BEV 2 is an electric vehicle from Chinese automaker NIO that utilizes a battery swap. Here’s how it works.

Similar to BEV 1, the vehicle has between 250 and 350 miles of range and is mostly used in town and for work commuting.

However, it is charged by running the car through a NIO battery swap station. In under five minutes, a robot arm removes the used battery modules and replaces them with new, charged ones. NIO’s module battery designs are standardized and work on all NIO vehicle models, which means any NIO vehicle can utilize one of these stations.

The NIO battery swap station also monitors charge times and grid load to optimize grid demand. If battery swap stations are full, NIO BEVs can also be charged with DC fast chargers from the company.

Unlike BEV1, the NIO BEV is purchased without a battery is 30 to 40% less expensive than other BEVs. That’s because the battery is leased or paid for on a “pay as you go” basis – no need for warranty coverage. That means that when it is time to sell your used car, you are not selling a degraded battery. Therefore, the resale value is higher.

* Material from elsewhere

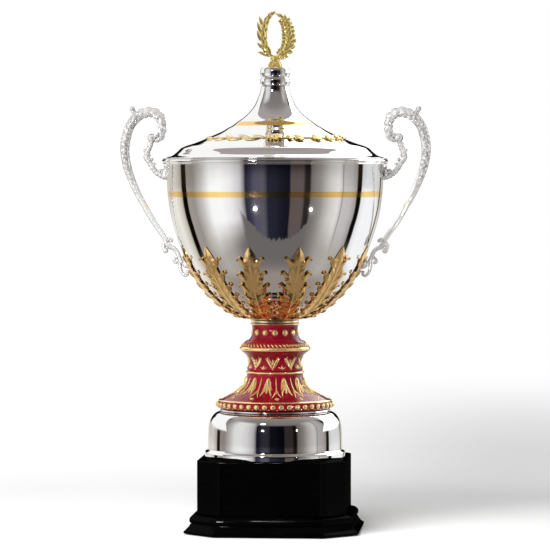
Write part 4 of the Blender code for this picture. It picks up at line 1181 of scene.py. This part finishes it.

NIO can also ship full loads of their BEVs because they do not have the battery weight penalty. At the same time, the company enjoys the recurring revenue of the battery lease program and is also in more in control of the uptime of the swap stations.

While NIO is pioneering the swap concept, companies like Ample and CATL are also joining the game. NIO is running over 1,400 swapping stations in China today, and they have partnered with Shell Oil to put stations in Europe. Each station can do over 400 swaps per day. Since its formation in 2014, NIO has done over 28 million swaps. It’s fun to start my day by going to their real-time tracker to watch swaps in action.

Ample in Palo Alto, Calif., has an innovative take on the concept – they have simplified the station design to reduce installation costs, and they are white labeling the work so vehicle OEMs can brand the stations. Fisker, Nissan, Stellantis and five other OEMs are working with them on swapping right now, and the investment community has noticed. Ample has reached unicorn status with a valuation of over $1 billion with notable investors including Royal Dutch Shell, Repsol, Eneos, Banco Santander and, most recently, Blackstone. Ample has also partnered with Uber to offer battery-swapping services to Uber drivers in California, with plans to expand the partnership to Europe. It also is entering the Japanese market in partnership with Eneos.

And now the Big Kahuna is getting in – CATL – the largest BEV battery producer in the world has partnered with EVOGO to build its own swapping network. The company is taking the concept into trucking, as well.

People will argue that the infrastructure costs of placing swap stations are prohibitive and will limit the swap station concept to urban areas. Guess what? Most BEV cars are already limited to urban areas, and I see Ample and CATL targeting shared vehicle fleets as their first applications in city centers. Beyond OE dealerships, I see gas stations, car washes and quick lube facilities as ripe territories for battery-swapping expansion.